- _THE TASK_
For the entries below, how many lines include the word "parts"? Give the figure and nothing more.

───

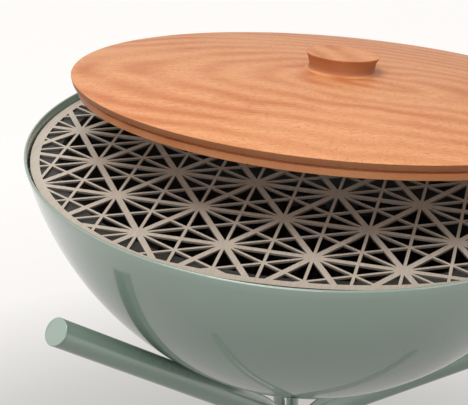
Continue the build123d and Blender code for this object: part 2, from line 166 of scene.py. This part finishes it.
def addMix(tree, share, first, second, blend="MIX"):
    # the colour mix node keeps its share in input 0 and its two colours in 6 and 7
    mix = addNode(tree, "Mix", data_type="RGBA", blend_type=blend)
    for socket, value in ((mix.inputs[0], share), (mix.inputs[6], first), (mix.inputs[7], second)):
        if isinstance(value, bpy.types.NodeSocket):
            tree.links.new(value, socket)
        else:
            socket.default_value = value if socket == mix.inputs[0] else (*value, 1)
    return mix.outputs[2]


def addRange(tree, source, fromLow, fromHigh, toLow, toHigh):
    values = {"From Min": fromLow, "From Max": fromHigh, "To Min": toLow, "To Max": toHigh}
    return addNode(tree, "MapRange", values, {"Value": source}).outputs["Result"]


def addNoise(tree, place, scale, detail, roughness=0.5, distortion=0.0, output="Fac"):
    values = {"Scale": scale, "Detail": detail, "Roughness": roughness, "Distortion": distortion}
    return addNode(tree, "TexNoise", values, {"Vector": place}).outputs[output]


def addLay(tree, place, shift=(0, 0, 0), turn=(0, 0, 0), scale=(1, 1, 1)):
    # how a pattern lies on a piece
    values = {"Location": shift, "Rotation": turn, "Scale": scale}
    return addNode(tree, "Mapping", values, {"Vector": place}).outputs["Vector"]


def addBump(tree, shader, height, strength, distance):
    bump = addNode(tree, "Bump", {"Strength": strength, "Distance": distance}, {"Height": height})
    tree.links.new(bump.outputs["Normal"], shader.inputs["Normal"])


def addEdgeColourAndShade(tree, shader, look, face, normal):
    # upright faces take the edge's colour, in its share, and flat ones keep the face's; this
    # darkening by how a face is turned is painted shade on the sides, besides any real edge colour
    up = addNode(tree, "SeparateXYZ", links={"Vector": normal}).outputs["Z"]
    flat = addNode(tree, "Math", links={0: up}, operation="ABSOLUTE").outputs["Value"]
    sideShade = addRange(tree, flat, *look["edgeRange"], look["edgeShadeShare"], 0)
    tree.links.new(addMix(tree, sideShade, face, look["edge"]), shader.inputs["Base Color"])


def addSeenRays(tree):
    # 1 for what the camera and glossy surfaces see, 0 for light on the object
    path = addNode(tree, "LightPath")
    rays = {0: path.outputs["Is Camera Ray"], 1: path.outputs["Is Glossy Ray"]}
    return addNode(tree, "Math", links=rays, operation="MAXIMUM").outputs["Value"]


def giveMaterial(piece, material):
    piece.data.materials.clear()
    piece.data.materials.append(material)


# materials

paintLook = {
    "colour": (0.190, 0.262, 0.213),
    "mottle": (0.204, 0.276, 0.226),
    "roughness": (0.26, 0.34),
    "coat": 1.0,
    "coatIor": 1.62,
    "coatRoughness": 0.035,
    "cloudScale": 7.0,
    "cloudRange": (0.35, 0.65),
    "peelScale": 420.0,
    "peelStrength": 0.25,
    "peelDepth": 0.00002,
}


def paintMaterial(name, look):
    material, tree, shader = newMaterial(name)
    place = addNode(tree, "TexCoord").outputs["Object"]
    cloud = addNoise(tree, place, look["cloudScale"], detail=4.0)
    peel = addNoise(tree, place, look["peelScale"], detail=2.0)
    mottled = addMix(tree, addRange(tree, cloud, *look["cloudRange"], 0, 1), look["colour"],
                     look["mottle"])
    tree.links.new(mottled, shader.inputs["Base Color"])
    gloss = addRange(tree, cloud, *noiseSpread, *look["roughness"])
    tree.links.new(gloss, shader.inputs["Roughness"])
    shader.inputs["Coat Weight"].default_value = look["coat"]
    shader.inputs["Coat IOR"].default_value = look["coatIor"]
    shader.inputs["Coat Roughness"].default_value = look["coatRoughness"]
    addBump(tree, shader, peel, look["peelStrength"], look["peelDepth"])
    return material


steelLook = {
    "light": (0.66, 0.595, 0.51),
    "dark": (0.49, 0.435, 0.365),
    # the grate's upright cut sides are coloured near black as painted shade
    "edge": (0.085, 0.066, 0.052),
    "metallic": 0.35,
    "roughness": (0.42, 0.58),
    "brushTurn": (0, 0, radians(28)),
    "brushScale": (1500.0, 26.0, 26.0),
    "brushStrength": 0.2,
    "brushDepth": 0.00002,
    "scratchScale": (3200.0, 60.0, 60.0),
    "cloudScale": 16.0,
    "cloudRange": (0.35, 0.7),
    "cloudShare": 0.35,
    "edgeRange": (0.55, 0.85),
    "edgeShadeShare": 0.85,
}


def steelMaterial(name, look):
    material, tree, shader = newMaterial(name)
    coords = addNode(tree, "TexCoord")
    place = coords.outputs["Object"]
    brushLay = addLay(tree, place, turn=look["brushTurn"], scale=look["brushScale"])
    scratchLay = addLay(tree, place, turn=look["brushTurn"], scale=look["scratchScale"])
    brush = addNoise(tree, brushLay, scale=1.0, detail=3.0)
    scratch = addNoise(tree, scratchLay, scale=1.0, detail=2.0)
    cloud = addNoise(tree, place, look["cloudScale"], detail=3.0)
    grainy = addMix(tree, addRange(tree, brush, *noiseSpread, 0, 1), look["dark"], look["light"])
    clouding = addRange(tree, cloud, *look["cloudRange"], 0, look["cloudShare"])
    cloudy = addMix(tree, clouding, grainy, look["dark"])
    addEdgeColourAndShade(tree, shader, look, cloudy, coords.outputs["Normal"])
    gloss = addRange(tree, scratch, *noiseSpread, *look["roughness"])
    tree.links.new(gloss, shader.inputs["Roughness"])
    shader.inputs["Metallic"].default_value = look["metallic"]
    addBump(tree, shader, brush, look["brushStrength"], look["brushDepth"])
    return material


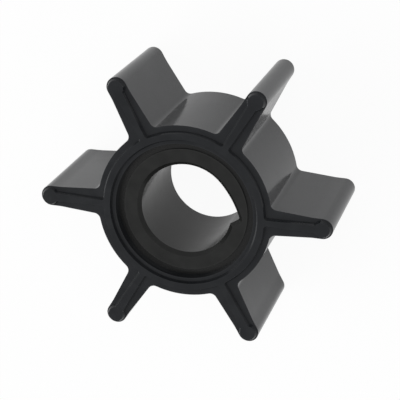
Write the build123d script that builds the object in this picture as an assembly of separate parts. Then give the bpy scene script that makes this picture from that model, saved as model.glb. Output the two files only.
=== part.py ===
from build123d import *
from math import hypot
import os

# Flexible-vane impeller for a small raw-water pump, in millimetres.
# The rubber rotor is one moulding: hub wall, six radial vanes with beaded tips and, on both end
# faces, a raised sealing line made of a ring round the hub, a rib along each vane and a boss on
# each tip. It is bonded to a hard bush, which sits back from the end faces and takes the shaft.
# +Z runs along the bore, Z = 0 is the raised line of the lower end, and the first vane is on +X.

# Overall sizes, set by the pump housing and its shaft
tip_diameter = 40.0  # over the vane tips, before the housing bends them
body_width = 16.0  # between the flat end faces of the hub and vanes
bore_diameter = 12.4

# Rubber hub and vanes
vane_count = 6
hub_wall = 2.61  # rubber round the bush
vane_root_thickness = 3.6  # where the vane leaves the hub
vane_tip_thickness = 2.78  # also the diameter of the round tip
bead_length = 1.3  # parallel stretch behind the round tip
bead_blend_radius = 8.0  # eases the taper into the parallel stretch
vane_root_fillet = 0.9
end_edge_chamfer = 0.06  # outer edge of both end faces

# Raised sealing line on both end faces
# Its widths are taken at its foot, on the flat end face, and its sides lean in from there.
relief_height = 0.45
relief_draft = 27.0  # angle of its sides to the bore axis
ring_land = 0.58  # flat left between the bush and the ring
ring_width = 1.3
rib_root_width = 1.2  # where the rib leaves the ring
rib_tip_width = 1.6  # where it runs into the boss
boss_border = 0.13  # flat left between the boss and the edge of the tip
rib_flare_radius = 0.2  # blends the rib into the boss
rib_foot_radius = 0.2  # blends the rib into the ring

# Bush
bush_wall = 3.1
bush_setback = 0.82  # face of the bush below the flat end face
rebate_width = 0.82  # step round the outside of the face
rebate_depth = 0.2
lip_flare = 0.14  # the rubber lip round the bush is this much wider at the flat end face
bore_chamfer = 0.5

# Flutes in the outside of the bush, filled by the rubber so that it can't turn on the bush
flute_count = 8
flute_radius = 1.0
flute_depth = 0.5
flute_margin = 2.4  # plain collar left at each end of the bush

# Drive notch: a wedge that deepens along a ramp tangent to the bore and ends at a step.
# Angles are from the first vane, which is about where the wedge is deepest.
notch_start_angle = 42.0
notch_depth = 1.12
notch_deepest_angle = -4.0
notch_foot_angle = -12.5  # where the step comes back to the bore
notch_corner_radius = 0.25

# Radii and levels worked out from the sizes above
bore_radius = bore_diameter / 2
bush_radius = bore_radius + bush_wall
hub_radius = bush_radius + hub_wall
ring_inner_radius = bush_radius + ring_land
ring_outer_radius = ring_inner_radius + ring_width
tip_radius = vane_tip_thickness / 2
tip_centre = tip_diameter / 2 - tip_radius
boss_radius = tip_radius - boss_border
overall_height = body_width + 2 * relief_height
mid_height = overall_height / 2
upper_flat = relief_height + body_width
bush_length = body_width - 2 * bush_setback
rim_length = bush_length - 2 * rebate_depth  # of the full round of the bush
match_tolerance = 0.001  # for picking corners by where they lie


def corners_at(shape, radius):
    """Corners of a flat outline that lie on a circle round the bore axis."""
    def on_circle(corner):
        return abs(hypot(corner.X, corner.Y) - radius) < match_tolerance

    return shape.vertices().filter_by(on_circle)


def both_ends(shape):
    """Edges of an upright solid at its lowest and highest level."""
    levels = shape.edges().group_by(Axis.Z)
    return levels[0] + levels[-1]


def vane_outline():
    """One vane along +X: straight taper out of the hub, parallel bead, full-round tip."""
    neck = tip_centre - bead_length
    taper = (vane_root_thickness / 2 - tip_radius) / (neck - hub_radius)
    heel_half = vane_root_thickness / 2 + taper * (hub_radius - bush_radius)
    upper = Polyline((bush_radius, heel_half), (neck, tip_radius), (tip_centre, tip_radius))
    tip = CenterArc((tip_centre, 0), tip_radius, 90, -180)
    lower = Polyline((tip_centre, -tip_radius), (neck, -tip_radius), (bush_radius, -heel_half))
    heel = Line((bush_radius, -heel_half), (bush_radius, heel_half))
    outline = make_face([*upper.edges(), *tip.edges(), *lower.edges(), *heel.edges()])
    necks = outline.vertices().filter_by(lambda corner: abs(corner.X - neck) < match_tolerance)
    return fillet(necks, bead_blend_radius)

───

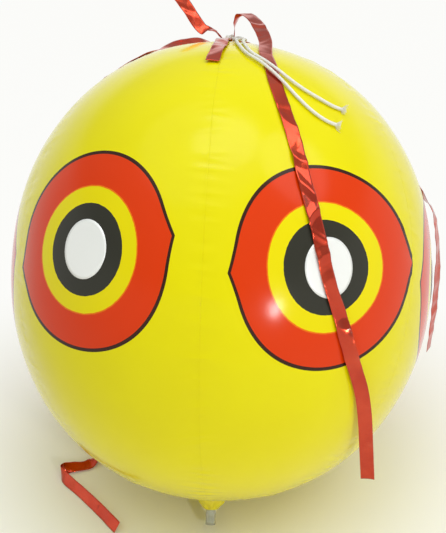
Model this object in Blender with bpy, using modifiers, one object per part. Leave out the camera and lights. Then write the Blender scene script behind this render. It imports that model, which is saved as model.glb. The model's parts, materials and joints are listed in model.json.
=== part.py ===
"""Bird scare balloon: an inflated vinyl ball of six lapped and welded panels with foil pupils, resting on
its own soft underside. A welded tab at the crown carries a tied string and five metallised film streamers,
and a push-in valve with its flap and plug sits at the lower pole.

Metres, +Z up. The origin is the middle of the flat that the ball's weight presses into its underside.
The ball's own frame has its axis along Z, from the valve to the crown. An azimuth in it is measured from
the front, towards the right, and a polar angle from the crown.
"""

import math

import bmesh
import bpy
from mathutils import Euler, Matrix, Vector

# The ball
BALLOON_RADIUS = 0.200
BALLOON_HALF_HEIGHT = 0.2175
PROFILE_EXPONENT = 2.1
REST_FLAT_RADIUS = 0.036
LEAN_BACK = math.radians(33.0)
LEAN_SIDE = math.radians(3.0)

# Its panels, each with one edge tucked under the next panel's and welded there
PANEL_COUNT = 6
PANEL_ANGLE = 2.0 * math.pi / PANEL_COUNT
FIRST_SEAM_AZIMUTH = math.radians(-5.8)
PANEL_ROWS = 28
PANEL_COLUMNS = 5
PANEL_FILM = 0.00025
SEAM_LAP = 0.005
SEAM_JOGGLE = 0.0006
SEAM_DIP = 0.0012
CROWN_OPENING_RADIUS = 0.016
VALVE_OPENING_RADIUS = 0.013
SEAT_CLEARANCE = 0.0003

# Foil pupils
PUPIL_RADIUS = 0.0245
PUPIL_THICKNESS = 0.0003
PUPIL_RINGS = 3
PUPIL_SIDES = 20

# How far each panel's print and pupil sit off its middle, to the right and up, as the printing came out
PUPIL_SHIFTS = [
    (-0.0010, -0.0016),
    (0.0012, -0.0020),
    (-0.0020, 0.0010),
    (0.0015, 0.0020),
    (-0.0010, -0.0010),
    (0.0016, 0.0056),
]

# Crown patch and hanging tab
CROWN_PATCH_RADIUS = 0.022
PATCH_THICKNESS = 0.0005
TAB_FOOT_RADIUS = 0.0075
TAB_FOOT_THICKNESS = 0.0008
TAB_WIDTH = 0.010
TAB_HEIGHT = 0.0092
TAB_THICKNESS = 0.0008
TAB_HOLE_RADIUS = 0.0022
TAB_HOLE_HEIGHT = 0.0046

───

- _RESULT OF THE EXERCISE_
2